Патриотизм евреев – дело более чем подверженное сомнению. Нам кажется просто, что его вовсе нет; кланяются они тому, у кого сила в руках, и если они что-нибудь уважают, то это силу. Покуда в Западном Крае и в Царстве Польском сила в наших руках, до тех пор они наши; приди туда французы, поляки, китайцы – они, не задумываясь, принесут им присягу в верноподданстве, а что самое грустное – это то, что, по духу своей цивилизации, они если к кому-нибудь льнут, то это к немцам. Фамилии их немецкие, язык их – смесь средневекового немецкого с еврейским и еще Бог знает каким, и этот язык им так дорог, что они до сих пор не сумели забыть его в Индии, в Молдавии и даже в Турции, где сплошь и рядом можно видеть целые кварталы евреев, говорящих на этом judische Sprache, полные кварталы евреев – выходцев из Испании, которые называют себя эспаньйолами и говорят на мешаном испанском языке. Редко бывает, что еврей сделается православным: его тянет в немцы, и если он стыдится своего еврейского происхождения, – то наверно из кожи будет вон лезть, чтоб выдать себя за немца. Быть немцем – вот его заветная мечта; ему приятнее говорить по-немецки, чем по-русски, и даже в самой России мы, сплошь и рядом, встречаем весьма образованных евреев-медиков, купцов, маклеров и тому подобных людей, русских подданных, родившихся где-нибудь в Вильне или в Витебске, которые в семьях своих говорят не иначе как по-немецки. Их презрение ко всему славянскому то же, что у немцев, и если есть в Западном крае какие-нибудь пионеры германизации, то само собою разумеется, это евреи.
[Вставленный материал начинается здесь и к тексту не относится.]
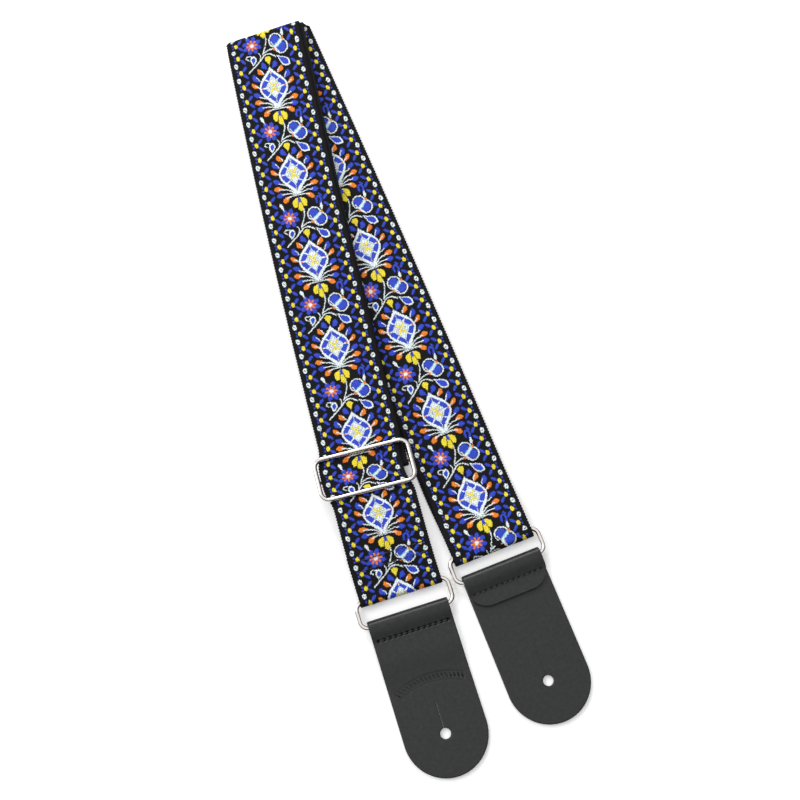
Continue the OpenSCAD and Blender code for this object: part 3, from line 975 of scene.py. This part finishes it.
def make_front_leg():
    """Hem, loop round the ring and the long upper run, in one piece."""
    run = leg_path(FRONT_BAR, front_heading, FRONT_LEN, front_low, slider_sway, ROW_STEP, front_law)
    hem = hem_profile(BAR_Z - BORE_R - WEB_T, front_low)
    start = hem + loop_profile(BAR_Z, RING_MID_R)[1:]
    start_repeat = run.repeat[0] + (arc_lengths(start) - arc_lengths(start)[-1]) / REPEAT
    run.side = lean_end(run.side, FRONT_LEN - np.linspace(0, FRONT_LEN, len(run.side)))
    front = place_path(start, FRONT_FRAME, start_repeat).join(run)
    length = HEM_LEN + RING_MID_R * math.pi + FRONT_LEN
    nodes = ("webbing_front_run", "webbing_front_loop")
    piece = web("web_front", front, length, "folded", nodes, clear_frames=(FRONT_FRAME,))
    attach(piece, "front_leg")
    return run


def make_rear_upper():
    """Loop round the rear ring and the rear leg's upper layer, from the ring to the fold."""
    length = REAR_LEN - FOLD_STUB
    back = leg_path(REAR_BAR, rear_heading, length, return_low, zero, ROW_STEP, return_law)
    loop = loop_profile(BAR_Z, RING_MID_R, REAR_SLACK)
    arc = arc_lengths(loop)
    loop_repeat = back.repeat[0] + (arc - arc[-1]) / REPEAT
    looped = place_path(loop, REAR_FRAME, loop_repeat).join(back)
    nodes = ("webbing_return_run", "webbing_rear_loop")
    piece = web("web_return", looped, REAR_LEN + arc[-1], "folded", nodes, clear_frames=(REAR_FRAME,))
    ride_feed(piece)
    return loop_repeat[0]


def make_rear_lower(run, loop_repeat):
    """Outer half turn at the fold, then the rear leg's lower layer back to the ring."""
    lower = leg_path(REAR_BAR, rear_heading, REAR_LEN, rear_low, rear_offset, LOWER_ROW_STEP, zero)
    top = (run.points[-1], run.side[-1])
    low = (lower.points[-1], lower.side[-1])
    low_repeat = run.repeat[-1] + math.pi * (top[0][2] - low[0][2]) / 2 / REPEAT
    outer, arc = turn_path(top, low, run.repeat[-1], low_repeat)
    piece = web("web_fold_outer", outer, arc, "folded", ("webbing_fold_outer",))
    blend_fold(piece)
    # The lower layer's repeats are stretched a little to meet the loop's round the ring
    wanted = loop_repeat - low_repeat
    turns = round(REAR_LEN / REPEAT - wanted) + wanted
    lower.repeat = low_repeat + turns * (1 - np.linspace(0, 1, len(lower.points)))
    piece = web("web_rear", lower, REAR_LEN, "laid", ("webbing_rear_run",),
                pattern_side=-1, columns=84, clear_frames=(REAR_FRAME,))
    ride_feed(piece)


def under_line(slider):
    """Line and across vectors of the layer that runs below the front leg, from slider to fold."""
    s = np.linspace(SLIDER_AT + SEWN_LEN, FRONT_LEN, UNDER_ROWS)
    line = centre_line(FRONT_BAR, front_heading, s)
    u = (s - s[0]) / (FRONT_LEN - s[0])
    side = across(front_heading(s))
    begin = np.array([slider[0], slider[1], 0]) + SEWN_LEN * forward(slider[2])
    ease = (1 - smooth(u * UNDER_EASE))[:, None]
    line = line + (begin - line[0]) * ease
    line = line + side * (mix(UNDER_OFFSET_SLIDER, UNDER_OFFSET_FOLD, u)[:, None] - SLIDER_SHIFT * ease)
    line[:, 2] = UNDER_Z + WEB_T / 2
    side = mix(side, across(slider[2]), ease)
    side /= np.linalg.norm(side, axis=1)[:, None]
    return s, line, lean_end(side, FRONT_LEN - s)


def make_under(slider):
    """Inner half turn, then the layer that runs back below the front leg to the slider."""
    s, line, side = under_line(slider)
    stub = leg_path(REAR_BAR, rear_heading, REAR_LEN, return_low, zero, FOLD_STUB / 4, return_law,
                    REAR_LEN - FOLD_STUB)
    stub.out = -stub.out
    low = (stub.points[-1], stub.side[-1])
    top = (line[-1], side[-1])
    fold_repeat = stub.repeat[-1] + math.pi * (top[0][2] - low[0][2]) / 2 / REPEAT
    up = np.tile(np.array([0, 0, 1.0]), (len(line), 1))
    under = Path(line, side, up, fold_repeat + (FRONT_LEN - s) / REPEAT)
    inner, arc = turn_path(top, low, fold_repeat, stub.repeat[-1])
    piece = web("web_fold_inner", stub.join(inner), arc + FOLD_STUB, "folded", ("webbing_fold_inner",),
                pattern_side=-1)
    blend_fold(piece)
    length = FRONT_LEN - SLIDER_AT - SEWN_LEN
    piece = web("web_under", under, length, "stretched", ("webbing_under_run",),
                pattern_side=-1, columns=72)
    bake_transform(piece)
    return under.repeat[0]


def make_slider_loop(slider, repeat):
    """Hem round the slider's bar, sewn below the layer that leads to it."""
    bar_loop = loop_profile(SLIDER_BAR_Z, SLIDER_BORE_R + WEB_T / 2)
    hem = hem_profile(SLIDER_BAR_Z - SLIDER_BORE_R - WEB_T, under_low)
    sewn = [(y, UNDER_Z + WEB_T / 2) for y in np.linspace(0, SEWN_LEN, 36)]
    profile = hem + bar_loop[1:] + sewn[1:]
    along = arc_lengths(profile)
    looped = place_path(profile, slider, repeat + (along[-1] - along) / REPEAT)
    looped.points = looped.points + looped.side * LOOP_SHIFT
    piece = web("web_slider_loop", looped, along[-1], "folded", ("webbing_slider_loop",),
                pattern_side=-1, columns=84)
    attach(piece, "slider")


def make_webbing(slider):
    run = make_front_leg()
    loop_repeat = make_rear_upper()
    make_rear_lower(run, loop_repeat)
    under_repeat = make_under(slider)
    make_slider_loop(slider, under_repeat)


def slider_place():
    x, y = centre_line(FRONT_BAR, front_heading, np.array([SLIDER_AT]))[0, :2]
    shift = SLIDER_SHIFT * across(front_heading(SLIDER_AT))
    heading = float(front_heading(SLIDER_AT + SLIDER_TRAVEL_MID))
    return (x + float(shift[0]), y + float(shift[1]), heading)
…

Сплошь и рядом приходилось мне слышать от евреев мнения, что они любят страну, в которой родились. Галицкие, волынские, подольские и литовские евреи очень часто уверяли меня, что их душит тоска по родине, что они любят Родину, и что ее интересы для них близки. Сначала я им совершенно не верил, но потом понял, что они действительно любят Родину, но только по-своему. Еврей может любить Житомир, но от любви к Житомиру до любви к России еще далеко, и в Житомире он любит известный квартал, известные личности, известные улицы и известный способ ведения geschaft. До какой степени это справедливо, добывается тем, что при первом невыгодном для них правительственном распоряжении они обращаются с жалобою к иностранному правительству, т. е. прибегают к государственной измене.